Image courtesy of © Jeff Curry-Imagn Images

As another season winds down under new rules that have traded in Game 163s for tiebreakers that can determine division championships and playoff spots, there's a small but real risk that all-important postseason entries could come down to some silly things. The first tiebreaker between any two teams at season's end is the head-to-head record between the two clubs, but after that comes intradivisional record. That's a profoundly strange way to determine playoff seeding or qualification, given that many of the spots up for grabs are Wild Card spots, designed to degrade the importance of divisions. Since many teams fighting for Wild Card berths play six games against each other each year, going forward, we might often see that tiebreaker coming into play.

That's one problem the game is facing these days. Here's another: everyone is tired of position players pitching. What was once a fun bit of novelty to break the tension in blowout games has now become much too common, and it's started to make a mockery of the sport. And here's a third problem: almost everyone seems to hate the automatic runner rule in extra innings. Personally, I don't find it as odious as others, but public opinion has been very unfriendly to the rule. People don't like to see the hard work of scoring runs cheapened, be it at the end of a game long decided or precisely when the drama is highest in one that nine innings couldn't settle.

I rise to offer a solution all three problems at once: Eliminate extra innings. If two teams finish nine innings tied, call the game a draw, and establish a points-based standings system akin to that of the NHL or any soccer league. A win is worth three points. A tie is worth one. A loss is worth zero. And here's the kicker, also drawn from soccer: Should two teams finish the season equal on standings points, let the first tiebreaker be run differential.

Game 163 was a fun way to settle season-long ties. Those games were rare, beautiful, utterly exhilarating spectacles, and I would love to have them back. Realistically, though, given the playoff expansion they've already done and the further steps in that direction to which they aspire, the league is never going to reestablish those games. Given that fact, we should switch to a system that makes such ties more remote possibilities. In a standings points system, two teams who finish 88-74 under the current way of doing things probably wouldn't end up tied.

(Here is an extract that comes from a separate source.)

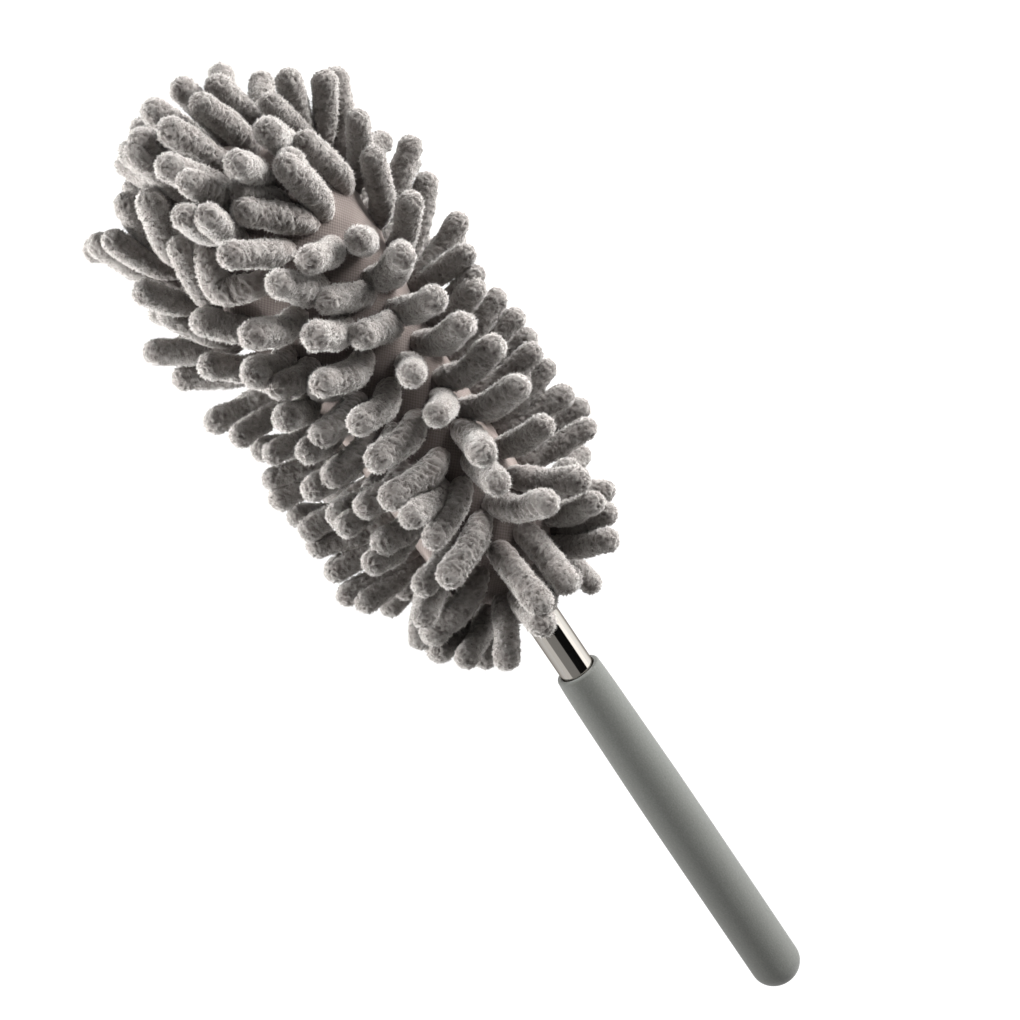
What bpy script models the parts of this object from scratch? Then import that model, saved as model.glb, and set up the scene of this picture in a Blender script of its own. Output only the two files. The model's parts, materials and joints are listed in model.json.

One would go 82-68, with 12 ties, amounting to 258 points. Another would go 84-70 with just eight ties, good for 260 points. A points total that can easily range from roughly 150 to 300 isn't likely to include many ties between any two teams of 30, in a given season.

When it does happen, though, just use run differential as the tiebreaker. That way, every run scored or allowed in a game is of real importance. Teams would have to build better depth to avoid letting ugly run differentials happen, or understand that they were risking embarrassment and costly loss by letting the other team run up a score. We'd see more tautly contested games.

Changes like these would have been unthinkable even a few years ago, but MLB has a pitch timer now. The extra-inning runner exists. Infielders don't have the freedom to wander to the other side of second base or set up in the outfield grass. Winning the division has become functionally meaningless, to all but those of us who hold the division title in sacred memory from an earlier form of the game, and it's only going to get less relevant in the next decade. A lot of the things we thought were beyond discussion have come to pass in the game recently. Maybe one more big shift is in order.

Eventually, shortening the season should be part of the plan, too. Given the way the league has neutered the regular season, it doesn't make sense for it to stretch 162 games anymore. Again, I take the side of George F. Will, who wrote when the league first introduced the Wild Card in the early 1990s that baseball should be above such things--that the season should be "a long gathering of summer heat, culminating in a single clap of October thunder; the World Series" and that second place should remain not-quite-good-enough. Will and his cohort got drubbed in that debate, though. Progress happened, and then backed up like a truck over a not-quite-dead bit of roadkill and happened again and again. There are three Wild Cards in each league now, and we'll never get rid of them. Playing 162 baseball games to decide who gets them is a ludicrously wasteful self-indulgence. The league should explore starting in mid-April and playing just 144 games, but they absolutely have to collapse it back down to 154, at least, to make the whole season more manageable for all parties.

A shorter season in which there are no extra innings played until the playoffs come would be a better labor environment for players, and a better fan experience than the current formula. Small incentives at the margins to make everyone care more about keeping a one- or two-run game close, whether to go for the tie or just to manage run differential, would make individual games spark with more friction and energy. To make the best of the game in the future, we have to let go of some things that belong to its past, even if the goal in doing so is to bring some of the overheated and/or undirected progress happening under control and slow it down a bit.